→ **Problem requirements**:
Which lines contain the string "finishes"? Please list every one of them.

## begin

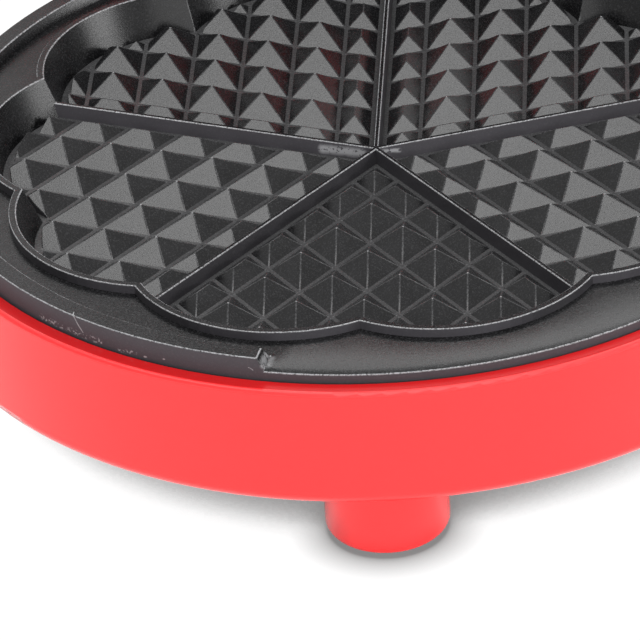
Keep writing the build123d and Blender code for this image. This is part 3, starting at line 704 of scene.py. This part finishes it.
def joined_piece(name, shells, material, body, node):
    """One mesh of several closed shells of points and faces, in place of a CAD node."""
    all_points, all_faces = zip(*shells)
    offsets = np.cumsum([0] + [len(points) for points in all_points])
    mesh = bpy.data.meshes.new(name)
    points = np.concatenate(all_points)
    faces = np.concatenate([faces + offset for faces, offset in zip(all_faces, offsets)])
    mesh.from_pydata(points.tolist(), [], faces.tolist())
    build = bmesh.new()
    build.from_mesh(mesh)
    merge_distance, thinnest, crease = 1e-6, 1e-7, radians(32)
    bmesh.ops.remove_doubles(build, verts=build.verts, dist=merge_distance)
    bmesh.ops.dissolve_degenerate(build, edges=build.edges, dist=thinnest)
    bmesh.ops.recalc_face_normals(build, faces=build.faces)
    for face in build.faces:
        face.smooth = True
    build.to_mesh(mesh)
    build.free()
    mesh.set_sharp_from_angle(angle=crease)
    mesh.materials.append(material)
    piece = bpy.data.objects.new(name, mesh)
    bpy.context.scene.collection.objects.link(piece)
    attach(piece, body)
    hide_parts(node)


def grooved_pad(points):
    """A rubber pad with two ring grooves in its sole: a profile turned about the pad's own middle."""
    low, high = points.min(axis=0), points.max(axis=0)
    reach, thickness = (high[0] - low[0]) / 2, high[2] - low[2]
    groove_depth, bevel, sides = 0.2, 0.05, 48
    sole, deep = 0.0, thickness * groove_depth
    shares = (0.0, 0.26, 0.30, 0.42, 0.46, 0.66, 0.70, 0.80, 0.84, 0.95)
    depths = (sole, sole, deep, deep, sole, sole, deep, deep, sole, sole)
    profile = [(share * reach, depth) for share, depth in zip(shares, depths)]
    profile += [(reach, reach * bevel), (reach, thickness), (0, thickness)]
    ring, faces = turned_ring(profile, sides)
    return ring + np.array(((low[0] + high[0]) / 2, (low[1] + high[1]) / 2, low[2])), faces


class WAFFLE_OT_castings(bpy.types.Operator):
    """Rounds the two cooking plates and gives them their coating"""

    bl_idname = "waffle.castings"
    bl_label = "Cooking plates"

    def execute(self, context):
        settings = context.scene.waffle_coating
        coating = coating_material(settings)
        for half, body, normal in (("lower", "base", face_up), ("upper", "lid", facing_lid)):
            node = frame["nodes"][f"{half}_cooking_plate"]
            piece = rounded_casting(node, settings.edge_radius, normal)
            piece.data.materials.append(coating)
            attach(piece, body)
            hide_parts(node.name)
        return {"FINISHED"}


class WAFFLE_OT_shells(bpy.types.Operator):
    """Gives the housings, feet and handle their red"""

    bl_idname = "waffle.shells"
    bl_label = "Red shells"

    def execute(self, context):
        settings = context.scene.waffle_shells
        feet = [f"foot_{place}" for place in ("front", "right", "rear", "left")]
        base_red = shell_material("base_red", settings, *plate_place("lower_cooking_plate", face_up))
        dress(base_red, "base_housing", *feet)
        lid_red = shell_material("lid_red", settings, *plate_place("upper_cooking_plate", facing_lid))
        dress(lid_red, "lid_housing", "handle_grip", "handle_liner")
        return {"FINISHED"}


class WAFFLE_OT_screws(bpy.types.Operator):
    """Puts cross-head screws in place of the plain ones"""

    bl_idname = "waffle.screws"
    bl_label = "Screws"

    def execute(self, context):
        steel = plated_steel()
        lid_up = lid_turn @ face_up
        lid_front = lid_turn @ Vector((0, 1, 0))
        for name, body, axis in (
            ("lower_plate_screws", "base", face_up),
            ("foot_screws", "base", face_up),
            ("upper_plate_screws", "lid", lid_up),
            ("liner_screws", "lid", lid_up),
            ("handle_screws", "lid", lid_front),
        ):
            screws = [screw(points, np.array(axis)) for points in solids_of(frame["nodes"][name])]
            joined_piece(f"{name}_cross_head", screws, steel, body, name)
        return {"FINISHED"}


class WAFFLE_OT_pads(bpy.types.Operator):
    """Puts grooved rubber pads in place of the plain ones"""

    bl_idname = "waffle.pads"
    bl_label = "Foot pads"

    def execute(self, context):
        rubber = plain_material("black_rubber", (0.02, 0.02, 0.02), 0.70)
        pads = [grooved_pad(points) for points in solids_of(frame["nodes"]["foot_pads"])]
        joined_piece("foot_pads_grooved", pads, rubber, "base", "foot_pads")
        return {"FINISHED"}


class WAFFLE_OT_heating(bpy.types.Operator):
    """Gives the elements, reflectors, leads, thermostat and fuse their finishes"""

    bl_idname = "waffle.heating"
    bl_label = "Heating pieces"

    def execute(self, context):
        tube = plain_material("element_tube", (0.20, 0.19, 0.18), 0.45, metallic=1.0)
        dress(tube, "lower_heating_element", "upper_heating_element")
        sheet = plain_material("reflector_sheet", (0.70, 0.70, 0.71), 0.28, metallic=1.0)
        dress(sheet, "lower_heat_reflector", "upper_heat_reflector")
        brass = plain_material("contact_brass", (0.62, 0.45, 0.18), 0.35, metallic=1.0)
        dress(brass, "lower_element_spades", "upper_element_spades", "element_leads", "thermostat_leads")
        ceramic = plain_material("glazed_ceramic", (0.80, 0.79, 0.74), 0.30)
        dress(ceramic, "lower_element_beads", "upper_element_beads", "terminal_block")
        sleeve = plain_material("glass_sleeve", (0.74, 0.72, 0.66), 0.75, grain_size=0.0004)
        dress(sleeve, "thermal_fuse")
        dress(plated_steel(), "thermostat", "fuse_clip")
        return {"FINISHED"}


class WAFFLE_OT_fittings(bpy.types.Operator):
    """Gives the hinge pins, cord gland, lenses, lamps and their board their finishes"""

    bl_idname = "waffle.fittings"
    bl_label = "Pins, gland and lamps"

    def execute(self, context):
        dress(plated_steel(), "hinge_pins")
        plastic = plain_material("black_plastic", (0.02, 0.02, 0.021), 0.42)
        dress(plastic, "cord_gland", "gland_nut")
        laminate = plain_material("green_laminate", (0.02, 0.14, 0.05), 0.40)
        dress(laminate, "lamp_board")
        for name, colour in (("power_lens", (0.30, 0.004, 0.006)), ("ready_lens", (0.02, 0.30, 0.06))):
            lens = plain_material(f"{name}_plastic", colour, 0.12)
            dress(lens, name)
        bulb = plain_material("lamp_glass", (0.80, 0.80, 0.78), 0.10)
        dress(bulb, "power_lamp", "ready_lamp")
        return {"FINISHED"}


def softbox(name, place, aim, size, radiance):
    """A rectangular softbox at a place, turned towards a point: its power is radiance times pi times area."""
    data = bpy.data.lights.new(name, "AREA")
    data.shape = "RECTANGLE"
    data.size, data.size_y = size
    data.energy = radiance * pi * size[0] * size[1]
    lamp = bpy.data.objects.new(name, data)
    lamp.location = place
    lamp.rotation_euler = (Vector(aim) - Vector(place)).to_track_quat("-Z", "Y").to_euler()
    bpy.context.scene.collection.objects.link(lamp)


def floor_mesh():
    """A plain square floor just under the feet."""
    mesh = bpy.data.meshes.new("floor")
    reach, level = 6.0, -0.0001
    corners = [(-reach, -reach, level), (reach, -reach, level), (reach, reach, level), (-reach, reach, level)]
    mesh.from_pydata(corners, [], [(0, 1, 2, 3)])
    return mesh


def seen_rays(wiring):
    """1 for the rays that show a background: from the camera, in gloss and through glass."""
    path = wiring.add("ShaderNodeLightPath")
    sight = wiring.math("MAXIMUM", path.outputs["Is Camera Ray"], path.outputs["Is Glossy Ray"])
    return wiring.math("MAXIMUM", sight, path.outputs["Is Transmission Ray"])


def floor_material(settings):
    """Pale floor, seen white, that keeps the object's shadow and its darkening beneath."""
    material, shader = part_material("pale_floor")
    wiring = Wiring(material.node_tree)
    shader.inputs["Base Color"].default_value = opaque(settings.floor_colour)
    shader.inputs["Roughness"].default_value = 0.9
    shader.inputs["Specular IOR Level"].default_value = 0.1
    open_floor = 1.05
    under_object, round_feet = (0.12, 0.24), (0.46, 0.94)
    darkest = open_floor
    for reach, openness in ((settings.shadow_reach, under_object), (settings.contact_reach, round_feet)):
        near = wiring.add("ShaderNodeAmbientOcclusion", {"samples": 32}, Distance=reach)
        shade = band(wiring, near.outputs["AO"], *openness)
        shade.node.inputs["To Min"].default_value = settings.shadow_depth
        shade.node.inputs["To Max"].default_value = open_floor
        darkest = wiring.math("MINIMUM", shade, darkest)
    white = wiring.add("ShaderNodeEmission", Color=(1, 1, 1, 1), Strength=darkest)
    seen = wiring.tree.nodes.new("ShaderNodeMixShader")
    wiring.feed(seen.inputs[0], wiring.math("MULTIPLY", seen_rays(wiring), settings.floor_lift))
    wiring.feed(seen.inputs[1], shader.outputs[0])
    wiring.feed(seen.inputs[2], white.outputs[0])
    wiring.feed(wiring.tree.nodes["Material Output"].inputs["Surface"], seen.outputs[0])
    return material


def plain_world(level):
    """Even room light; the camera, gloss and glass see it white."""
    world = bpy.data.worlds.new("room")
    world.use_nodes = True
    wiring = Wiring(world.node_tree)
    lit = world.node_tree.nodes["Background"]
    lit.inputs["Color"].default_value = (1, 1, 1, 1)
    sight = seen_rays(wiring)
    wiring.feed(lit.inputs["Strength"], wiring.math("ADD", level, wiring.math("MULTIPLY", sight, 1 - level)))
    bpy.context.scene.world = world


def photo_camera(view):
    """The camera that took the photograph.

    With t the azimuth and e the elevation, it looks along (-sin t cos e, cos t cos e, -sin e). Its
    right and up start square to that, with right level, and are turned about it by the roll.
    """
    turn, tilt, roll = (radians(angle) for angle in (view.azimuth, view.elevation, view.roll))
    forward = Vector((-sin(turn) * cos(tilt), cos(turn) * cos(tilt), -sin(tilt)))
    level_right = Vector((cos(turn), sin(turn), 0))
    level_up = level_right.cross(forward)
    right = level_right * cos(roll) + level_up * sin(roll)
    up = level_up * cos(roll) - level_right * sin(roll)
    data = bpy.data.cameras.new("photo_camera")
    data.lens = view.lens
    data.sensor_width = 36.0
    data.clip_end = 50.0
    camera = bpy.data.objects.new("photo_camera", data)
    facing = Matrix((right, up, -forward)).transposed().to_4x4()
    camera.matrix_world = Matrix.Translation(plate_middle + Vector(view.offset)) @ facing
    bpy.context.scene.collection.objects.link(camera)
    return camera


class WAFFLE_OT_stage(bpy.types.Operator):
    """Sets the floor, the lamps, the room and the camera"""

    bl_idname = "waffle.stage"
    bl_label = "Stage and camera"

    def execute(self, context):
        scene = context.scene
        settings = scene.waffle_stage
        floor = bpy.data.objects.new("floor", floor_mesh())
        floor.data.materials.append(floor_material(settings))
        scene.collection.objects.link(floor)
        # Places are metres from the plate's middle
        for name, place, size, level in (
            ("overhead_left", (-0.46, -0.26, 1.0), (0.48, 0.48), settings.overhead_level),
            ("overhead_right", (0.31, -0.26, 1.0), (0.48, 0.48), settings.overhead_level),
            ("front", (0.2, -1.7, 0.35), (1.8, 1.2), settings.front_level),
            ("right", (1.5, -0.3, 0.30), (0.7, 0.5), settings.right_level),
            ("rear", (0.2, 1.2, 1.45), (1.6, 0.5), settings.rear_level),
        ):
            place = plate_middle + Vector(place)
            aim = place - face_up if name.startswith("overhead") else plate_middle
            softbox(name, place, aim, size, level)
        plain_world(settings.world_level)
        scene.camera = photo_camera(scene.waffle_camera)
        scene.view_settings.view_transform = "Standard"
        return {"FINISHED"}


class WAFFLE_PT_panel(bpy.types.Panel):
    """Lists the steps in the order they run"""

    bl_idname = "WAFFLE_PT_panel"
    bl_label = "Waffle Maker"
    bl_space_type = "VIEW_3D"
    bl_region_type = "UI"
    bl_category = "Waffle Maker"

    def draw(self, context):
        for step in steps:
            self.layout.operator(step.bl_idname)


steps = (
    WAFFLE_OT_stage,
    WAFFLE_OT_castings,
    WAFFLE_OT_shells,
    WAFFLE_OT_screws,
    WAFFLE_OT_pads,
    WAFFLE_OT_heating,
    WAFFLE_OT_fittings,
)
settings_groups = {
    "waffle_camera": CameraSettings,
    "waffle_stage": StageSettings,
    "waffle_coating": CoatingSettings,
    "waffle_shells": ShellSettings,
}


def register():
    for group in settings_groups.values():
        bpy.utils.register_class(group)
    for name, group in settings_groups.items():
        setattr(bpy.types.Scene, name, bpy.props.PointerProperty(type=group))
    for step in (*steps, WAFFLE_PT_panel):
        bpy.utils.register_class(step)


def unregister():
    for step in reversed((*steps, WAFFLE_PT_panel)):
        bpy.utils.unregister_class(step)
    for name, group in settings_groups.items():
        delattr(bpy.types.Scene, name)
        bpy.utils.unregister_class(group)


def main():
    register()
    bpy.ops.waffle.stage()
    bpy.ops.waffle.castings()
    bpy.ops.waffle.shells()
    bpy.ops.waffle.screws()
    bpy.ops.waffle.pads()
    bpy.ops.waffle.heating()
    bpy.ops.waffle.fittings()


if __name__ == "__main__":
    main()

## end

→ **Written reply**:
Keep writing the build123d and Blender code for this image. This is part 3, starting at line 704 of scene.py. This part finishes it.
    """Gives the elements, reflectors, leads, thermostat and fuse their finishes"""
    """Gives the hinge pins, cord gland, lenses, lamps and their board their finishes"""